- Data block
<<<<

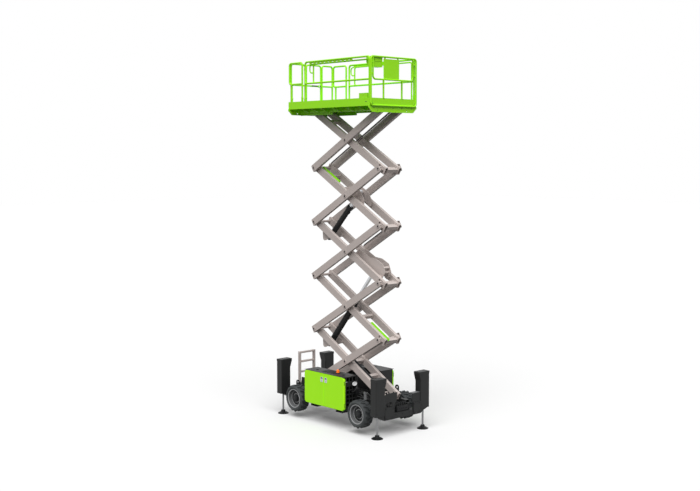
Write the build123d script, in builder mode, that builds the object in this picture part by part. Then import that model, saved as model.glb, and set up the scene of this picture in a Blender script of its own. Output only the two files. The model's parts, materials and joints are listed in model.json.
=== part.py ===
from build123d import *
import math
import os

os.makedirs("parts", exist_ok=True)

# Rough-terrain scissor lift, standing on its four jacks with the platform raised.
# +X runs to the steering end, +Y to the machine's left, +Z up from the floor,
# with the origin on the floor midway between the four jack feet.  Millimetres.

SIDES = {"right": -1, "left": 1}
ENDS = {"front": 1, "rear": -1}

# ---------------------------------------------------------------- shared clearances
seat = 0.3                  # pieces of two bodies that bear on each other
run_gap = 12                # side gap between an inner and an outer arm

# ---------------------------------------------------------------- scissor stack
stages = 5
arm_length = 2750           # pin to pin
rest_angle = 30             # arms above the horizontal as the machine stands here
arm_depth = 170
arm_width = 80
arm_wall = 6
arm_overhang = 60           # beam past its pin
inner_overhang = 150        # lower front end of an inner arm, which holds a cross tube
inner_arm_y = 225           # beam centres each side of the middle
pin_radius = 32
pin_sleeve_radius = 52
pin_head_radius = 46
pin_head_depth = 8
front_pin_x = 1360
base_pin_z = 900

outer_arm_y = inner_arm_y + arm_width + run_gap
stack_half_width = outer_arm_y + arm_width / 2
inner_gap_half = inner_arm_y - arm_width / 2
run = arm_length * math.cos(math.radians(rest_angle))
rise = arm_length * math.sin(math.radians(rest_angle))
rear_pin_x = front_pin_x - run
top_pin_z = base_pin_z + stages * rise

roller_radius = 44              # runs in the chassis and platform tracks
roller_width = 32
roller_y = stack_half_width + pin_head_depth + 4 + roller_width / 2
roller_end_y = roller_y + roller_width / 2
track_wall = 10
track_inner_y = roller_y - roller_width / 2 + 4
track_outer_y = roller_end_y + seat + track_wall
track_half_height = roller_radius + seat
track_start_x = -1462           # both tracks, chassis and platform
track_end_x = -230

# ---------------------------------------------------------------- lift cylinders
# columns: name, arm that holds the base pin, arm that holds the rod pin,
#          base pin along / off its arm, rod pin along / off its arm,
#          barrel radius, barrel length, rod radius, rod's inner end from the base pin
CYLINDERS = (
    ("lower", 1, 3, 2356, -240, 512, 166, 75, 1620, 45, 880),
    ("upper", 3, 4, 2356, -240, 1280, 156, 68, 1130, 40, 500),
)
cylinder_pin_radius = 35
pipe_radius = 9
cylinder_eye_radius = 68
cylinder_eye_half = 38
bracket_plate = 16
base_lug_plate = 22
stowed_gap = 5                  # side gap between pieces that pass when the stack is down
# half of the slot between the cheeks over each arm that holds a rod pin; the cylinders move
# in it, and the cheeks of the upper one pass outside those of the lower one
CHEEK_INNER_Y = {3: 92, 4: 92 + bracket_plate + stowed_gap}

# ---------------------------------------------------------------- chassis
rail_y = 330
rail_width = 100
rail_top_z = 770
rail_bottom_z = 560
rail_half_length = 1700
rail_wall = 8
tray_thickness = 20
eye_radius = 62
eye_plate = 22
filter_x = 1000
hood_x0 = -813
hood_x1 = 683
hood_inner_y = track_outer_y + seat
grille_y = 619
grille_pitch = 104
hood_outer_y = 853
hood_z0 = 479
hood_z1 = 1318
sheet = 5
door_thickness = 48
door_gap = 6
door_corner = 50             # cut off a door's outer corners
door_bevel = 10
tray_gap = 6
fork_pocket_x = (-500, 450)
fork_pocket = (240, 68)      # outer width and height

wheel_x = {"front": 1151, "rear": -1230}
wheel_z = 492
tyre_radius = 345
tyre_width = 300
wheel_face_y = 885
bead_radius = 240
lug_height = 26
lug_count = 16
lug_length = 160
lug_thickness = 44
lug_slant = 28
lug_root = 20                # of a lug, inside the carcass
kingpin_y = 600
hub_face_y = 700
hub_radius = 70
axle_radius = 55

jack_x = 1783
jack_y = 772
jack_rod_radius = 24
jack_pad_radius = 140
jack_pad_height = 88
jack_travel = 370
jack_rod_depth = 340         # rod inside its housing, jack extended
jack_end_gap = 30
housing_x0 = 1684
housing_x1 = 1880
housing_y0 = 602
housing_y1 = 905
housing_z0 = 540
housing_z1 = 1440
housing_cap = 50
housing_wall = 8
jack_tube_radius = 46
housing_cap_reach = 557
beam_x0 = 1700
beam_x1 = 1862
beam_z0 = 420
beam_z1 = 560
beam_flat_y = 615

# ---------------------------------------------------------------- platform
deck_sheet = 8
deck_depth = 147                # of the beams under the deck
floor_z = top_pin_z + deck_depth + deck_sheet
deck_under_z = floor_z - deck_sheet
deck_half_width = 762
deck_x0 = -1520
deck_x1 = 1522
floor_panel_x = (-1430, -670)   # raised tread panel behind the roll-out deck
floor_panel_half = 660
floor_panel_rise = 3
toe_z0 = floor_z - 58
toe_z1 = floor_z + 129
toe_thickness = 5
toe_x1 = 1498
rail_top = floor_z + 1112
rail_mid = floor_z + 565
tube = 19
post_y = deck_half_width - toe_thickness - seat - tube
end_plate_z0 = floor_z - 200
end_plate_half = 800
rail_bend = 70
side_post_x = (-1500, -1410, -1000, -880, 1460)     # ends and posts of a side rail
socket_wall = 5
socket_top = toe_z1 + 110
rack_x = (-710, 835)
rack_pitch = 150
rack_tooth = 72
rack_band = 26
rack_depth = 55                 # band and teeth below the tube
rack_plate = 8
extension_y = 690
extension_tube = 16
handle_radius = 13
extension_top = rail_top - 67
extension_x = (-620, 1430)
gate_post_y = (-235, 335)       # posts of the rear rails each side of the entry
gate_gap = 5
gate_z0 = floor_z + 80
gate_hinge_z = (floor_z + 200, floor_z + 970)
front_frame_x = 1520
front_frame_y = 745
front_frame_z0 = toe_z0 + 13
front_inner_y = (-680, 630)     # sides of the loop inside the front frame
front_post_y = (-340, 266)
front_stub_y = 705
front_stub_radius = 7
front_tie = 6                   # tie plates from the inner loop to the corner posts
front_tie_z = (rail_mid + 130, rail_top - 150)
front_panel_y = (-335, 168)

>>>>

- Written request
Return the listing above word for word.

- Worked answer
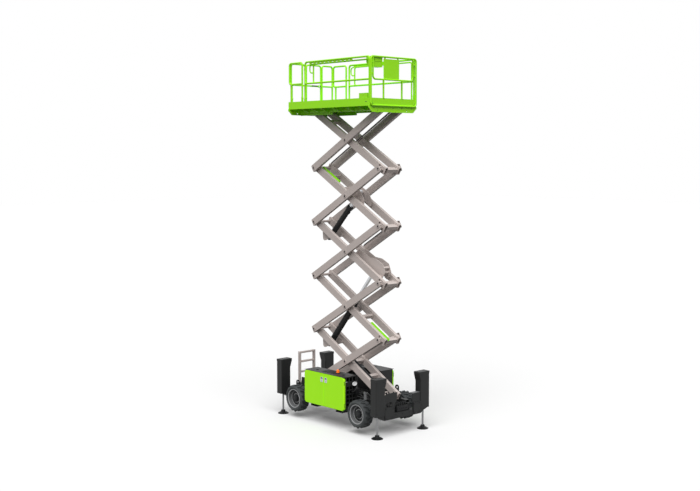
Write the build123d script, in builder mode, that builds the object in this picture part by part. Then import that model, saved as model.glb, and set up the scene of this picture in a Blender script of its own. Output only the two files. The model's parts, materials and joints are listed in model.json.
=== part.py ===
from build123d import *
import math
import os

os.makedirs("parts", exist_ok=True)

# Rough-terrain scissor lift, standing on its four jacks with the platform raised.
# +X runs to the steering end, +Y to the machine's left, +Z up from the floor,
# with the origin on the floor midway between the four jack feet.  Millimetres.

SIDES = {"right": -1, "left": 1}
ENDS = {"front": 1, "rear": -1}

# ---------------------------------------------------------------- shared clearances
seat = 0.3                  # pieces of two bodies that bear on each other
run_gap = 12                # side gap between an inner and an outer arm

# ---------------------------------------------------------------- scissor stack
stages = 5
arm_length = 2750           # pin to pin
rest_angle = 30             # arms above the horizontal as the machine stands here
arm_depth = 170
arm_width = 80
arm_wall = 6
arm_overhang = 60           # beam past its pin
inner_overhang = 150        # lower front end of an inner arm, which holds a cross tube
inner_arm_y = 225           # beam centres each side of the middle
pin_radius = 32
pin_sleeve_radius = 52
pin_head_radius = 46
pin_head_depth = 8
front_pin_x = 1360
base_pin_z = 900

outer_arm_y = inner_arm_y + arm_width + run_gap
stack_half_width = outer_arm_y + arm_width / 2
inner_gap_half = inner_arm_y - arm_width / 2
run = arm_length * math.cos(math.radians(rest_angle))
rise = arm_length * math.sin(math.radians(rest_angle))
rear_pin_x = front_pin_x - run
top_pin_z = base_pin_z + stages * rise

roller_radius = 44              # runs in the chassis and platform tracks
roller_width = 32
roller_y = stack_half_width + pin_head_depth + 4 + roller_width / 2
roller_end_y = roller_y + roller_width / 2
track_wall = 10
track_inner_y = roller_y - roller_width / 2 + 4
track_outer_y = roller_end_y + seat + track_wall
track_half_height = roller_radius + seat
track_start_x = -1462           # both tracks, chassis and platform
track_end_x = -230

# ---------------------------------------------------------------- lift cylinders
# columns: name, arm that holds the base pin, arm that holds the rod pin,
#          base pin along / off its arm, rod pin along / off its arm,
#          barrel radius, barrel length, rod radius, rod's inner end from the base pin
CYLINDERS = (
    ("lower", 1, 3, 2356, -240, 512, 166, 75, 1620, 45, 880),
    ("upper", 3, 4, 2356, -240, 1280, 156, 68, 1130, 40, 500),
)
cylinder_pin_radius = 35
pipe_radius = 9
cylinder_eye_radius = 68
cylinder_eye_half = 38
bracket_plate = 16
base_lug_plate = 22
stowed_gap = 5                  # side gap between pieces that pass when the stack is down
# half of the slot between the cheeks over each arm that holds a rod pin; the cylinders move
# in it, and the cheeks of the upper one pass outside those of the lower one
CHEEK_INNER_Y = {3: 92, 4: 92 + bracket_plate + stowed_gap}

# ---------------------------------------------------------------- chassis
rail_y = 330
rail_width = 100
rail_top_z = 770
rail_bottom_z = 560
rail_half_length = 1700
rail_wall = 8
tray_thickness = 20
eye_radius = 62
eye_plate = 22
filter_x = 1000
hood_x0 = -813
hood_x1 = 683
hood_inner_y = track_outer_y + seat
grille_y = 619
grille_pitch = 104
hood_outer_y = 853
hood_z0 = 479
hood_z1 = 1318
sheet = 5
door_thickness = 48
door_gap = 6
door_corner = 50             # cut off a door's outer corners
door_bevel = 10
tray_gap = 6
fork_pocket_x = (-500, 450)
fork_pocket = (240, 68)      # outer width and height

wheel_x = {"front": 1151, "rear": -1230}
wheel_z = 492
tyre_radius = 345
tyre_width = 300
wheel_face_y = 885
bead_radius = 240
lug_height = 26
lug_count = 16
lug_length = 160
lug_thickness = 44
lug_slant = 28
lug_root = 20                # of a lug, inside the carcass
kingpin_y = 600
hub_face_y = 700
hub_radius = 70
axle_radius = 55

jack_x = 1783
jack_y = 772
jack_rod_radius = 24
jack_pad_radius = 140
jack_pad_height = 88
jack_travel = 370
jack_rod_depth = 340         # rod inside its housing, jack extended
jack_end_gap = 30
housing_x0 = 1684
housing_x1 = 1880
housing_y0 = 602
housing_y1 = 905
housing_z0 = 540
housing_z1 = 1440
housing_cap = 50
housing_wall = 8
jack_tube_radius = 46
housing_cap_reach = 557
beam_x0 = 1700
beam_x1 = 1862
beam_z0 = 420
beam_z1 = 560
beam_flat_y = 615

# ---------------------------------------------------------------- platform
deck_sheet = 8
deck_depth = 147                # of the beams under the deck
floor_z = top_pin_z + deck_depth + deck_sheet
deck_under_z = floor_z - deck_sheet
deck_half_width = 762
deck_x0 = -1520
deck_x1 = 1522
floor_panel_x = (-1430, -670)   # raised tread panel behind the roll-out deck
floor_panel_half = 660
floor_panel_rise = 3
toe_z0 = floor_z - 58
toe_z1 = floor_z + 129
toe_thickness = 5
toe_x1 = 1498
rail_top = floor_z + 1112
rail_mid = floor_z + 565
tube = 19
post_y = deck_half_width - toe_thickness - seat - tube
end_plate_z0 = floor_z - 200
end_plate_half = 800
rail_bend = 70
side_post_x = (-1500, -1410, -1000, -880, 1460)     # ends and posts of a side rail
socket_wall = 5
socket_top = toe_z1 + 110
rack_x = (-710, 835)
rack_pitch = 150
rack_tooth = 72
rack_band = 26
rack_depth = 55                 # band and teeth below the tube
rack_plate = 8
extension_y = 690
extension_tube = 16
handle_radius = 13
extension_top = rail_top - 67
extension_x = (-620, 1430)
gate_post_y = (-235, 335)       # posts of the rear rails each side of the entry
gate_gap = 5
gate_z0 = floor_z + 80
gate_hinge_z = (floor_z + 200, floor_z + 970)
front_frame_x = 1520
front_frame_y = 745
front_frame_z0 = toe_z0 + 13
front_inner_y = (-680, 630)     # sides of the loop inside the front frame
front_post_y = (-340, 266)
front_stub_y = 705
front_stub_radius = 7
front_tie = 6                   # tie plates from the inner loop to the corner posts
front_tie_z = (rail_mid + 130, rail_top - 150)
front_panel_y = (-335, 168)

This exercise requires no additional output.